Imagine you are trying to understand the rules of a complex game, like a video game with invisible forces, hidden levels, and strange physics. In the world of theoretical physics, this "game" is the universe, and the "rules" are called symmetries.

For a long time, physicists have had a brilliant tool called SymTFT (Symmetry Topological Field Theory). Think of SymTFT as a 3D "rulebook" or a "shadow puppet theater" that sits just above the 2D world where the actual game is played.

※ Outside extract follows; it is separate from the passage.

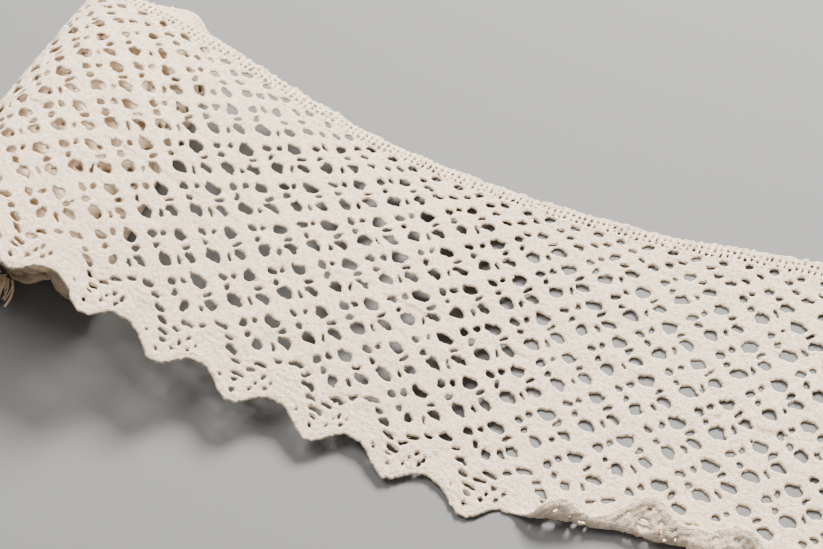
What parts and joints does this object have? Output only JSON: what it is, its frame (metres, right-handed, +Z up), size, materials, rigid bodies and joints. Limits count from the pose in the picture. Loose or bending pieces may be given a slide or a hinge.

The 2D World: This is where the particles and forces we see (or calculate) live.
The 3D Rulebook (SymTFT): This is a higher-dimensional space that doesn't have "time" or "matter" in the usual sense. Instead, it holds the blueprint of all the symmetries. If you want to know why a particle behaves a certain way, or why two forces can't be mixed without breaking the universe, you look at the 3D rulebook. It organizes everything neatly.

The Problem: The "Ghost" Players

Until now, this rulebook was only written for "normal" (bosonic) players. But the universe also has "ghost" players called fermions (like electrons). These ghost players follow different, weirder rules (supersymmetry).

The old rulebooks couldn't handle these ghosts well. They were like trying to write a rulebook for a soccer game using only rules for chess. It didn't fit. Physicists knew the ghosts existed, but they didn't have a good way to organize them in the 3D rulebook.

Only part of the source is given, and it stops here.